Task goal:
Verbatim output of all the material below is required.

-=-=-

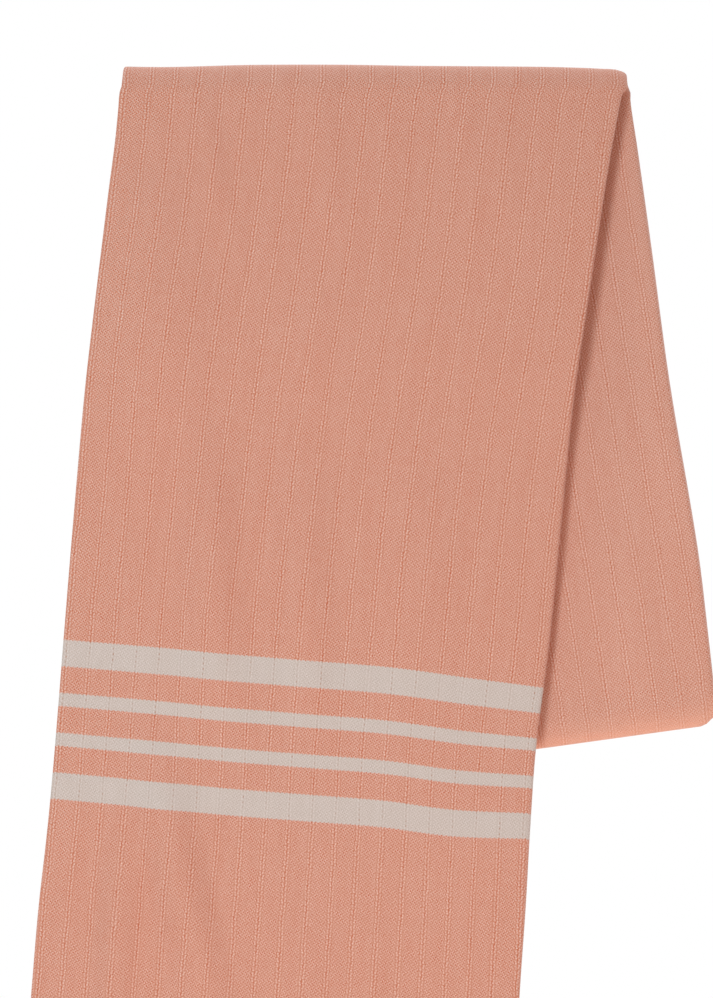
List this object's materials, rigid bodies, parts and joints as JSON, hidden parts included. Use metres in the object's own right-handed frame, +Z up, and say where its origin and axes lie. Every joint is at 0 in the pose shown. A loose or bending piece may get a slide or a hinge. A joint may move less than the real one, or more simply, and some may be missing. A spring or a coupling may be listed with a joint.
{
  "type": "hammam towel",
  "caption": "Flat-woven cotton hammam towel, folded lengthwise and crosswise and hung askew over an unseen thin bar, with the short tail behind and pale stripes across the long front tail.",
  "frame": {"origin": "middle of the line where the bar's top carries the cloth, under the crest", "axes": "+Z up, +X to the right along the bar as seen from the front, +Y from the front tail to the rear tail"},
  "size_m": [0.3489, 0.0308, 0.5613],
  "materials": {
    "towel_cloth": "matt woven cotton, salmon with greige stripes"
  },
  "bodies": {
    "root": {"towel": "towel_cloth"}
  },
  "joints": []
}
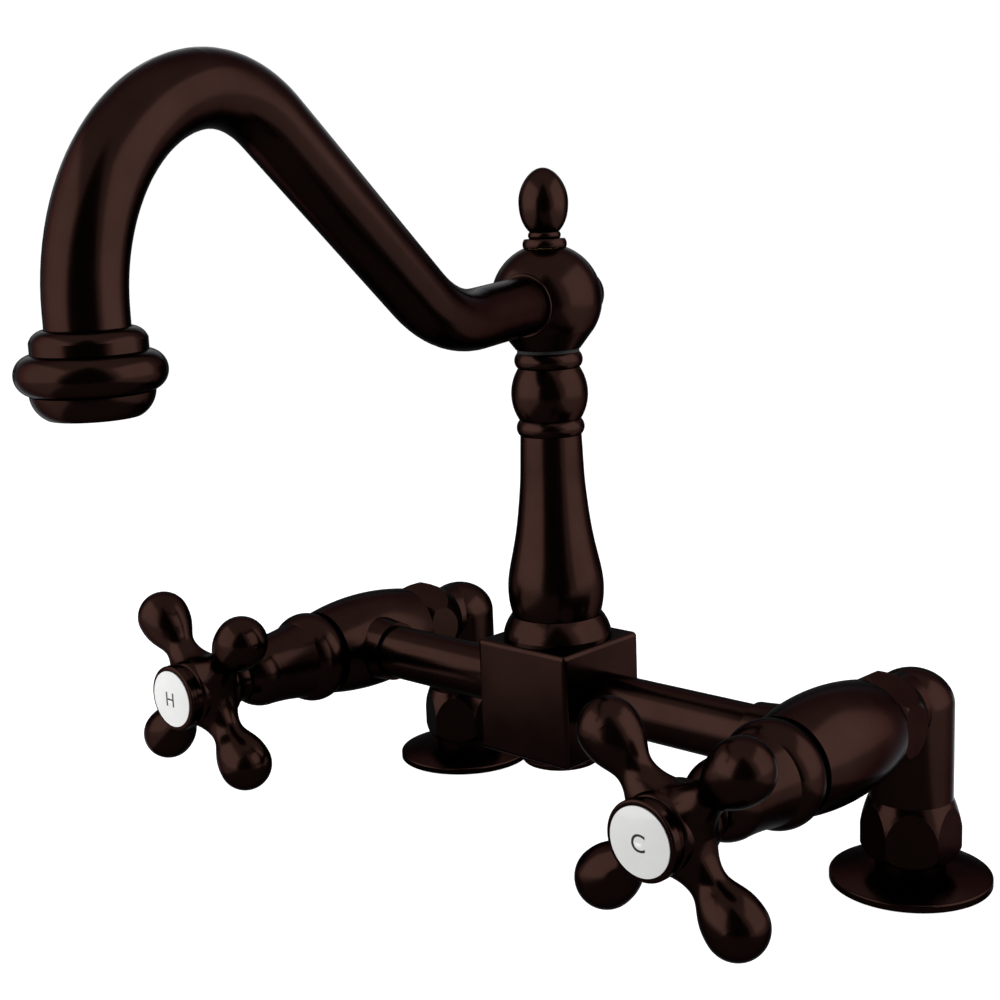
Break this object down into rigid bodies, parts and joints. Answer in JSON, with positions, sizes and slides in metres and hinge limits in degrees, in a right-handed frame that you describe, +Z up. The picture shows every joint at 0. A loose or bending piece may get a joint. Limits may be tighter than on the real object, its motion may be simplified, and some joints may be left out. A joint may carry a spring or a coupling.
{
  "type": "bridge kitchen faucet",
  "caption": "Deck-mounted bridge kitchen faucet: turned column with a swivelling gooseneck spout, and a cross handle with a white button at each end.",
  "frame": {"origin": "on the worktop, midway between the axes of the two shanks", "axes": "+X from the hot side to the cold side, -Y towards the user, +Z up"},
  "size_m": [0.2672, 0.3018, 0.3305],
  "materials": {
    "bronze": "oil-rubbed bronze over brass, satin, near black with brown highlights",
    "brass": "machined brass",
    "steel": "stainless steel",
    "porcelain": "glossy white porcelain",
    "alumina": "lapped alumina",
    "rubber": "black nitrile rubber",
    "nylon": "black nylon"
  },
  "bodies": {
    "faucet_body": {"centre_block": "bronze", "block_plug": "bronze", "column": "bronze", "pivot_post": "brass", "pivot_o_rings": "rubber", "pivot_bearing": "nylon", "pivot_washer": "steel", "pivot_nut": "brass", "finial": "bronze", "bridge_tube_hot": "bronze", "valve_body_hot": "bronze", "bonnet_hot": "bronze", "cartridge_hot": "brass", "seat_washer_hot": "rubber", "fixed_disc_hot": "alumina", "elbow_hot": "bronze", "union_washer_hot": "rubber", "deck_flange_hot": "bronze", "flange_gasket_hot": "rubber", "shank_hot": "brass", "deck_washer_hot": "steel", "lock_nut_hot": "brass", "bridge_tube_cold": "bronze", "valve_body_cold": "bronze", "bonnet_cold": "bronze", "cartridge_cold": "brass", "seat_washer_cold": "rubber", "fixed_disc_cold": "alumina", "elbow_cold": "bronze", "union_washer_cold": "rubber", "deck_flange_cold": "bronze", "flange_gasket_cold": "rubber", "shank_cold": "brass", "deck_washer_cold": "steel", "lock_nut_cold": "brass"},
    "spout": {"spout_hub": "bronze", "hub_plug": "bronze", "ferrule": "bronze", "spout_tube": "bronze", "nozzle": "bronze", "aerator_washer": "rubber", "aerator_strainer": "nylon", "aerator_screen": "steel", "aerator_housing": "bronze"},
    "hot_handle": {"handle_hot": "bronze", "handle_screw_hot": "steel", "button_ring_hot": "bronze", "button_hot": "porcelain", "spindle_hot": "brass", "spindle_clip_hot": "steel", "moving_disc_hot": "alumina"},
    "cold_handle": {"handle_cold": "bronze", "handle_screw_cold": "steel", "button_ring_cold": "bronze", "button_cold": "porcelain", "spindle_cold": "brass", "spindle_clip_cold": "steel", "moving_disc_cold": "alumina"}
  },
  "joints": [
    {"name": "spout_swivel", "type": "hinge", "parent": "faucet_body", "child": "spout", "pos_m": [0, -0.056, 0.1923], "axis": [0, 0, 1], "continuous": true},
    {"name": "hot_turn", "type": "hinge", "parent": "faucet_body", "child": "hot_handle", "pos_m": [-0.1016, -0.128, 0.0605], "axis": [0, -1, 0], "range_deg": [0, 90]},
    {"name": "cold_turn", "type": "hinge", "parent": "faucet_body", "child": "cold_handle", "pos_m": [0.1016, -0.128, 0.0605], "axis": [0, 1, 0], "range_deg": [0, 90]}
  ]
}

-=-=-

Answer to the exercise:
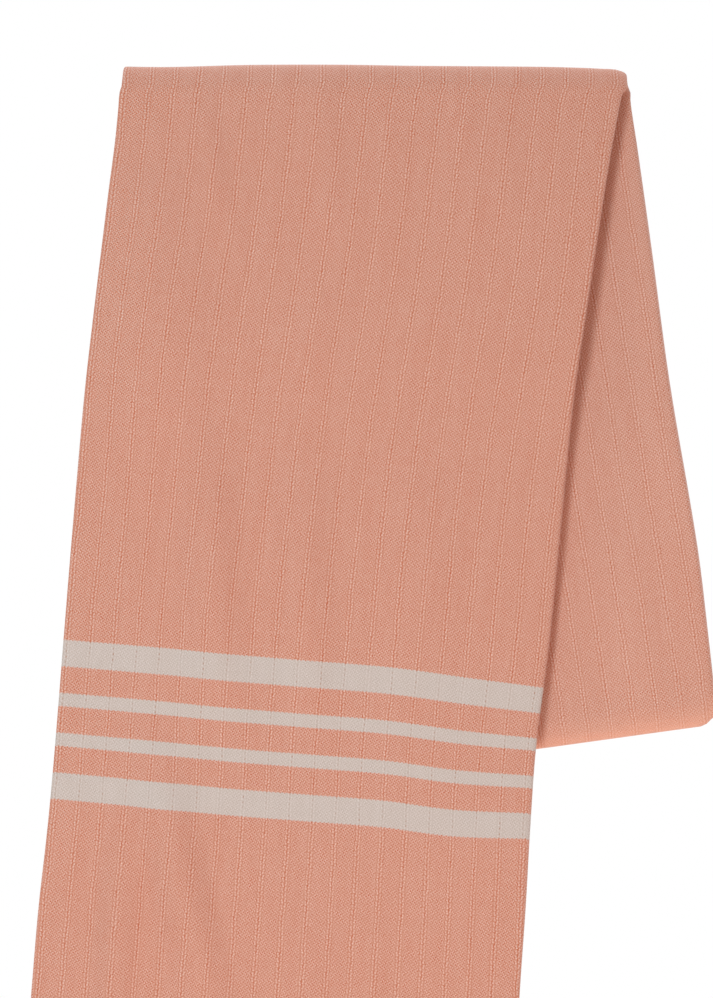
List this object's materials, rigid bodies, parts and joints as JSON, hidden parts included. Use metres in the object's own right-handed frame, +Z up, and say where its origin and axes lie. Every joint is at 0 in the pose shown. A loose or bending piece may get a slide or a hinge. A joint may move less than the real one, or more simply, and some may be missing. A spring or a coupling may be listed with a joint.
{
  "type": "hammam towel",
  "caption": "Flat-woven cotton hammam towel, folded lengthwise and crosswise and hung askew over an unseen thin bar, with the short tail behind and pale stripes across the long front tail.",
  "frame": {"origin": "middle of the line where the bar's top carries the cloth, under the crest", "axes": "+Z up, +X to the right along the bar as seen from the front, +Y from the front tail to the rear tail"},
  "size_m": [0.3489, 0.0308, 0.5613],
  "materials": {
    "towel_cloth": "matt woven cotton, salmon with greige stripes"
  },
  "bodies": {
    "root": {"towel": "towel_cloth"}
  },
  "joints": []
}
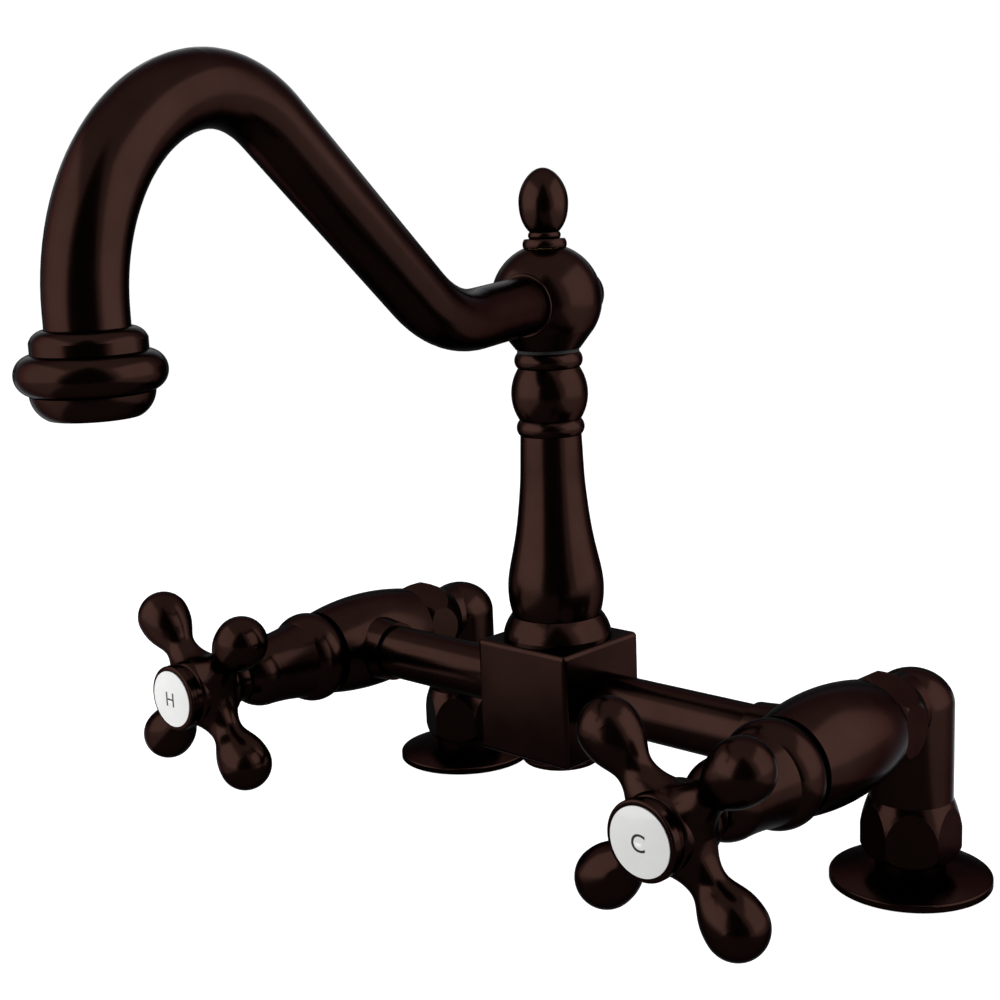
Break this object down into rigid bodies, parts and joints. Answer in JSON, with positions, sizes and slides in metres and hinge limits in degrees, in a right-handed frame that you describe, +Z up. The picture shows every joint at 0. A loose or bending piece may get a joint. Limits may be tighter than on the real object, its motion may be simplified, and some joints may be left out. A joint may carry a spring or a coupling.
{
  "type": "bridge kitchen faucet",
  "caption": "Deck-mounted bridge kitchen faucet: turned column with a swivelling gooseneck spout, and a cross handle with a white button at each end.",
  "frame": {"origin": "on the worktop, midway between the axes of the two shanks", "axes": "+X from the hot side to the cold side, -Y towards the user, +Z up"},
  "size_m": [0.2672, 0.3018, 0.3305],
  "materials": {
    "bronze": "oil-rubbed bronze over brass, satin, near black with brown highlights",
    "brass": "machined brass",
    "steel": "stainless steel",
    "porcelain": "glossy white porcelain",
    "alumina": "lapped alumina",
    "rubber": "black nitrile rubber",
    "nylon": "black nylon"
  },
  "bodies": {
    "faucet_body": {"centre_block": "bronze", "block_plug": "bronze", "column": "bronze", "pivot_post": "brass", "pivot_o_rings": "rubber", "pivot_bearing": "nylon", "pivot_washer": "steel", "pivot_nut": "brass", "finial": "bronze", "bridge_tube_hot": "bronze", "valve_body_hot": "bronze", "bonnet_hot": "bronze", "cartridge_hot": "brass", "seat_washer_hot": "rubber", "fixed_disc_hot": "alumina", "elbow_hot": "bronze", "union_washer_hot": "rubber", "deck_flange_hot": "bronze", "flange_gasket_hot": "rubber", "shank_hot": "brass", "deck_washer_hot": "steel", "lock_nut_hot": "brass", "bridge_tube_cold": "bronze", "valve_body_cold": "bronze", "bonnet_cold": "bronze", "cartridge_cold": "brass", "seat_washer_cold": "rubber", "fixed_disc_cold": "alumina", "elbow_cold": "bronze", "union_washer_cold": "rubber", "deck_flange_cold": "bronze", "flange_gasket_cold": "rubber", "shank_cold": "brass", "deck_washer_cold": "steel", "lock_nut_cold": "brass"},
    "spout": {"spout_hub": "bronze", "hub_plug": "bronze", "ferrule": "bronze", "spout_tube": "bronze", "nozzle": "bronze", "aerator_washer": "rubber", "aerator_strainer": "nylon", "aerator_screen": "steel", "aerator_housing": "bronze"},
    "hot_handle": {"handle_hot": "bronze", "handle_screw_hot": "steel", "button_ring_hot": "bronze", "button_hot": "porcelain", "spindle_hot": "brass", "spindle_clip_hot": "steel", "moving_disc_hot": "alumina"},
    "cold_handle": {"handle_cold": "bronze", "handle_screw_cold": "steel", "button_ring_cold": "bronze", "button_cold": "porcelain", "spindle_cold": "brass", "spindle_clip_cold": "steel", "moving_disc_cold": "alumina"}
  },
  "joints": [
    {"name": "spout_swivel", "type": "hinge", "parent": "faucet_body", "child": "spout", "pos_m": [0, -0.056, 0.1923], "axis": [0, 0, 1], "continuous": true},
    {"name": "hot_turn", "type": "hinge", "parent": "faucet_body", "child": "hot_handle", "pos_m": [-0.1016, -0.128, 0.0605], "axis": [0, -1, 0], "range_deg": [0, 90]},
    {"name": "cold_turn", "type": "hinge", "parent": "faucet_body", "child": "cold_handle", "pos_m": [0.1016, -0.128, 0.0605], "axis": [0, 1, 0], "range_deg": [0, 90]}
  ]
}